Mais tout cela n’a plus aucune espèce d’importance. Nous savons maintenant à quoi nous en tenir : on vient de nous donner les textes originaux. Ils étaient conservés au château de Wipersdorf (Brandebourg), dans la famille Arnim, enveloppés encore dans la même chemise de satin rose où Bettine les avait rangés lorsque, suivant les volontés de Gœthe, ses lettres lui avaient été rendues, en 1832, par le conseiller Müller. C’est ce précieux dépôt, gardé intact par ses enfants, que nous avons entre les mains, dans une édition minutieuse, qui respecte jusqu’à l’orthographe et à la ponctuation à la débandade de Bettine, et qu’éclairent en outre des notes judicieuses, jointes à cent extraits empruntés au Journal de Gœthe et aux lettres contemporaines.

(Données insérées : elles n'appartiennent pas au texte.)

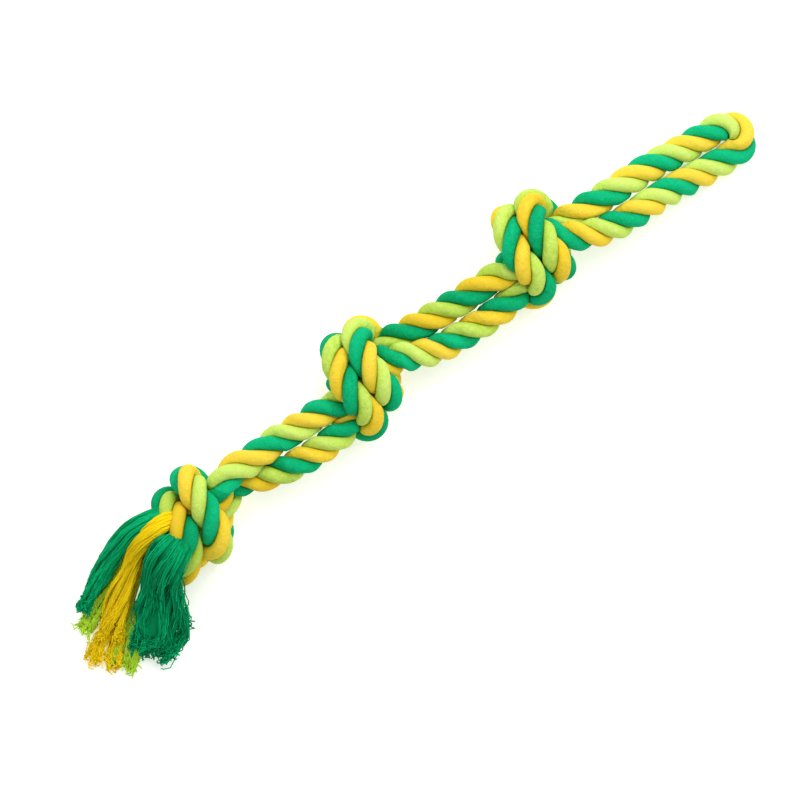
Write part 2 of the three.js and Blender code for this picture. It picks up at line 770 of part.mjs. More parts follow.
// The tassel's bunches of yarn
function bunch(rowShares) {
  const rows = rowShares.map((shares) => {
    const row = times(shares, tasselLength);
    const middle = [tailEndPoint[0] - hingeGap + row[0], tasselLineY + row[1], row[2]];
    return [...middle, ...shares.slice(3).map((share) => share * tasselLength - bunchGap / 2)];
  });
  const rings = smoothThrough(rows, bunchRings).map((row, i, all) => {
    const ahead = all[Math.min(i + 1, all.length - 1)];
    const behind = all[Math.max(i - 1, 0)];
    const along = i === 0 ? times(alongToy, -1) : unit(minus(ahead, behind));
    const across = unit(cross([0, 0, 1], along));
    const up = cross(along, across);
    const [, , , halfWidth, halfDepth] = row;
    const ring = [];
    for (let k = 0; k < bunchSides; k += 1) {
      const angle = (2 * Math.PI * k) / bunchSides;
      const wide = plus(row.slice(0, 3), across, Math.cos(angle) * halfWidth);
      ring.push(plus(wide, up, Math.sin(angle) * halfDepth));
    }
    return ring;
  });
  return closedTube(rings);
}

// The whole toy
const toy = new THREE.Group();
function add(name, geometry, strand) {
  const mesh = new THREE.Mesh(geometry, new THREE.MeshStandardMaterial(strand.material));
  mesh.name = name;
  toy.add(mesh);
}

const legSections = [
  { name: 'tail_knot', tailSide: tailEnd, handleSide: hinges.tailSwing },
  { name: 'lower_link', tailSide: hinges.tailSwing, handleSide: hinges.lowerFold },
  { name: 'middle_knot', tailSide: hinges.lowerFold, handleSide: hinges.upperFold },
  { name: 'upper_link', tailSide: hinges.upperFold, handleSide: hinges.topSwing },
  { name: 'top_knot', tailSide: hinges.topSwing, handleSide: hinges.handleFold },
  { name: 'handle_link', tailSide: hinges.handleFold, handleSide: hinges.handleSwing },
];
legSections.forEach(({ name, tailSide, handleSide }) => {
  strands.forEach((strand) => {
    const tailwards = (leg) => ({ hinge: tailSide, leg, handleSide: true });
    const handlewards = (leg) => ({ hinge: handleSide, leg, handleSide: false });
    const first = strandBetween(strand.turnShare, tailwards(0), handlewards(0));
    const second = strandBetween(strand.turnShare, handlewards(1), tailwards(1));
    add(`${name}_${strand.name}_leg_1`, flattened(first), strand);
    add(`${name}_${strand.name}_leg_2`, flattened(second), strand);
  });
});
strands.forEach((strand) => {
  const start = { hinge: hinges.handleSwing, leg: 0, handleSide: true };
  const finish = { hinge: hinges.handleSwing, leg: 1, handleSide: true };
  add(`handle_${strand.name}_strand`, flattened(strandBetween(strand.turnShare, start, finish)), strand);
});
bunches.forEach(({ name, colour, rowShares }) => {
  add(name, bunch(rowShares), strands.find((strand) => strand.name === colour));
});

toy.position.set(-originX, -originY, 0);
const part = new THREE.Group();
part.add(toy);

export default part;
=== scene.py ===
# %% [markdown]
# # A knotted rope dog toy
#
# The real toy is one length of three-strand cotton rope. It is doubled, so that its middle makes the
# loop handle, and the two legs together are tied in three overhand knots. Behind the last knot the
# six strand ends are combed out into a tassel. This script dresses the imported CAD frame: it loads the
# frame, lays soft strands where the CAD strands lie, combs out the tassel and sets up the studio.

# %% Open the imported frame
import json
import math

import bmesh
import bpy
import numpy as np
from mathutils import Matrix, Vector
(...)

A présent, on peut dire que nous n’ignorons plus rien du secret de Bettine et de l’étrange roman d’où sortirent les Lettres à un enfant.

Avouons-le tout d’abord : l’éditeur a beau dire, on ne peut pas laver Bottine du reproche de supercherie. Ainsi, des trente-cinq billets qu’elle attribue à Gœthe, et qu’elle prétend que celui-ci lui aurait adressés, il faut bien reconnaître qu’elle en a supposé environ une vingtaine, et qu’il lui arrive encore de falsifier les autres. Elle n’est pas plus scrupuleuse avec ses propres lettres, qu’elle ne peut se garder de retoucher et d’embellir. Un exemple. Étant aux eaux de Schlangenbad, au mois de juillet 1808, elle écrit à Gœthe, qui faisait sa cure de Carlsbad :


La jeune princesse de Bade (Stéphanie de Beauharnais, nièce de Joséphine) se trouvait avec sa compagnie sur la terrasse inférieure et y prenait le thé. Trois cors du théâtre de Mannheim lui avaient préparé une surprise : ils se mirent à jouer dans les bois. Aussitôt j’oubliai toutes les grandeurs mondaines, je me rapprochai des instruments, je me glissai tout près, tout près, pour recevoir directement dans l’oreille et dans le cœur les éclats de cette force sonore. C’était une volupté.